▶ _What you need to do_
Quote the material below exactly as written, from the first line to the line that holds "document.recompute()", endpoints included.

▶ _Data excerpt_
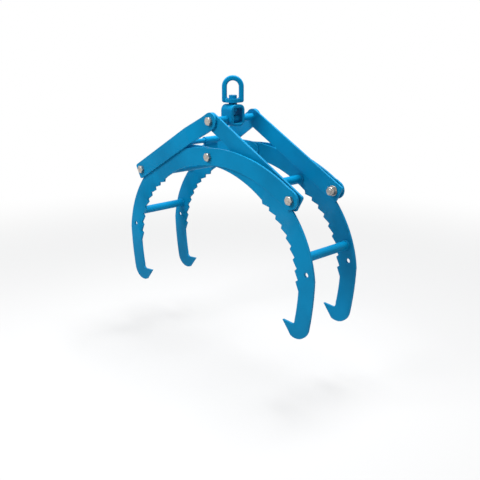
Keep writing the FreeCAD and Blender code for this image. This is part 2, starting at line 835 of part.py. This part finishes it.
lifting_eye()
swivel_yoke()
swivel_parts()
cross_bolt_set()
links()
shoulders_and_centre()
jaws()
latch()
document.recompute()

NODES = ["lifting_eye", "swivel_yoke", "swivel_pin", "swivel_nut", "thrust_washer"]
NODES += ["cross_bolt", "cross_washer", "cross_nut", "cross_sleeves", "centre_bolts", "centre_discs",
          "latch_bar", "latch_plate"]
NODES += [f"{layer}_{piece}_{word}" for layer in ("inner", "outer") for piece in ("link", "jaw")
          for word in ("front", "rear")]
NODES += [f"{layer}_{level}_tube" for layer in ("inner", "outer") for level in ("upper", "lower")]
NODES += [f"{layer}_link_spacers" for layer in ("inner", "outer")]
NODES += [f"{pivot}_{piece}" for pivot in ("inner_link", "outer_link")
          for piece in ("bolts", "nuts", "washers")]

for item in document.Objects:
    if "Invalid" in item.State or "Error" in item.State:
        raise RuntimeError(f"{item.Name} did not build: {item.State}")

os.makedirs("parts", exist_ok=True)
for node in NODES:
    piece = document.getObject(node)
    if piece.Shape.isNull() or not piece.Shape.isValid():
        raise RuntimeError(f"{node} has no sound shape")
    piece.Label = node
    piece.Shape.exportStep(os.path.join("parts", node + ".step"))
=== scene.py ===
# %% [markdown]
# A log grapple: two pairs of curved steel jaws, cut from plate, hang from four flat links that
# meet under a swivelling eye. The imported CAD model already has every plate, bolt and tube, so
# the scene loads it first and keeps its box, and everything after this dresses that frame.

# %% Load the frame
import json
import math

import bmesh
import bpy
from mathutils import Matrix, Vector


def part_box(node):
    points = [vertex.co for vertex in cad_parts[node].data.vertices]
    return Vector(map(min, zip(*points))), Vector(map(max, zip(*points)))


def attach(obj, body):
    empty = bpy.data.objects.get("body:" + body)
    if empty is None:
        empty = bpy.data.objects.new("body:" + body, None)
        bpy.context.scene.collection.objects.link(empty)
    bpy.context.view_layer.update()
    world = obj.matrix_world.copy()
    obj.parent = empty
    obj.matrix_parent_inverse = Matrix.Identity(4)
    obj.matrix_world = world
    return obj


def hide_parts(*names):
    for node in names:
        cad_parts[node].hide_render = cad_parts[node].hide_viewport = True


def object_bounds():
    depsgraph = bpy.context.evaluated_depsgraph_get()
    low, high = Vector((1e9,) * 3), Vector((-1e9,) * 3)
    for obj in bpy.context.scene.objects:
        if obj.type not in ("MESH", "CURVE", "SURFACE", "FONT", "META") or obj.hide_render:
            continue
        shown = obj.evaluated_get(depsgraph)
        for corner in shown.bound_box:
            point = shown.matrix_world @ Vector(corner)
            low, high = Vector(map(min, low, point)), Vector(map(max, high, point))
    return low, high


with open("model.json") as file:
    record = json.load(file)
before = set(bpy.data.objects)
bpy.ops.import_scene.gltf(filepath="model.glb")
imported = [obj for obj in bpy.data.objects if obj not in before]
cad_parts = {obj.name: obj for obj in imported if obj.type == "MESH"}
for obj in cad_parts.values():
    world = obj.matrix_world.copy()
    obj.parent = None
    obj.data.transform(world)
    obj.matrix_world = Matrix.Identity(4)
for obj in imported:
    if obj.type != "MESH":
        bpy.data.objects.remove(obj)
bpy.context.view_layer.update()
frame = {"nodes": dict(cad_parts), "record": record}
scene = bpy.context.scene

# %% [markdown]
# A finish is a small network of shader nodes. Each helper below adds the few nodes of one step,
# such as noise, a change between two colours, a mask of the edges or a bump, and hands on their
# output, so that each recipe further down reads as a list of steps.

# %% Helpers for finishes
EDGE_SAMPLES = 6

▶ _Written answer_
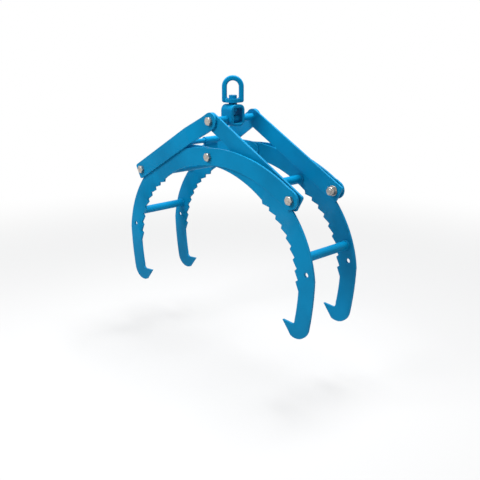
Keep writing the FreeCAD and Blender code for this image. This is part 2, starting at line 835 of part.py. This part finishes it.
lifting_eye()
swivel_yoke()
swivel_parts()
cross_bolt_set()
links()
shoulders_and_centre()
jaws()
latch()
document.recompute()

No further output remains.